RECORDED INFORMATION:
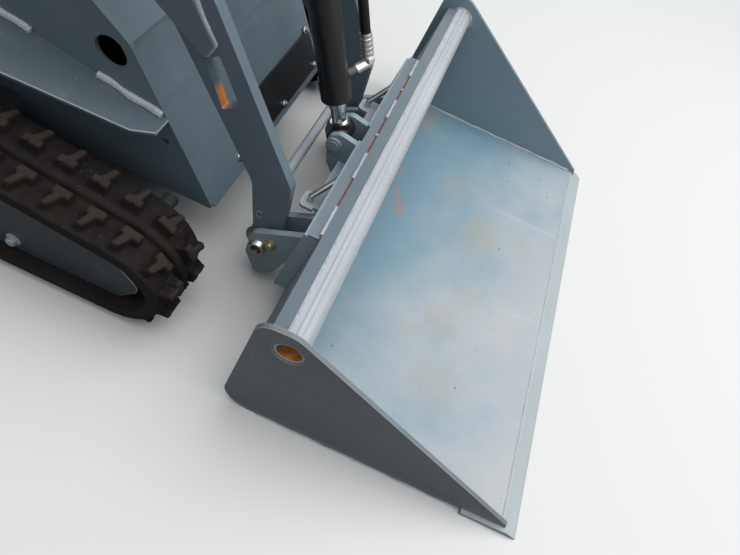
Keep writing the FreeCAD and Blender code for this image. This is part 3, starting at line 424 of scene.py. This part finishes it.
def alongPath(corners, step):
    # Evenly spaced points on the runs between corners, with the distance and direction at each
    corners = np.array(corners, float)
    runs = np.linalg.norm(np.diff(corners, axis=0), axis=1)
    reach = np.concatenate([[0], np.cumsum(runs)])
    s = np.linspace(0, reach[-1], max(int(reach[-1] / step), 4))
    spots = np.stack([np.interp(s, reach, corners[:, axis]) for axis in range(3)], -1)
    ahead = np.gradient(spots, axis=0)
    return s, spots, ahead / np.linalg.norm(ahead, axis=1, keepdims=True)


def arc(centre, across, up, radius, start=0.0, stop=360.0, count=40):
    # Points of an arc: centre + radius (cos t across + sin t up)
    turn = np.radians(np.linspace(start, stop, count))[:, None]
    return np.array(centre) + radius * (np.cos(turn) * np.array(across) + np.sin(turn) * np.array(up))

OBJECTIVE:
Copy out the listing above, line by line and exactly, from its first line to the line holding "return s, spots, ahead", inclusive.

RESPONSE:
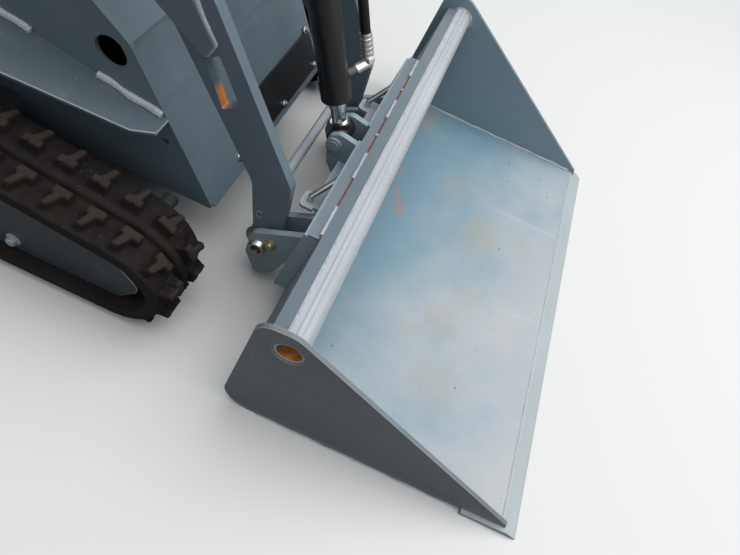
Keep writing the FreeCAD and Blender code for this image. This is part 3, starting at line 424 of scene.py. This part finishes it.
def alongPath(corners, step):
    # Evenly spaced points on the runs between corners, with the distance and direction at each
    corners = np.array(corners, float)
    runs = np.linalg.norm(np.diff(corners, axis=0), axis=1)
    reach = np.concatenate([[0], np.cumsum(runs)])
    s = np.linspace(0, reach[-1], max(int(reach[-1] / step), 4))
    spots = np.stack([np.interp(s, reach, corners[:, axis]) for axis in range(3)], -1)
    ahead = np.gradient(spots, axis=0)
    return s, spots, ahead / np.linalg.norm(ahead, axis=1, keepdims=True)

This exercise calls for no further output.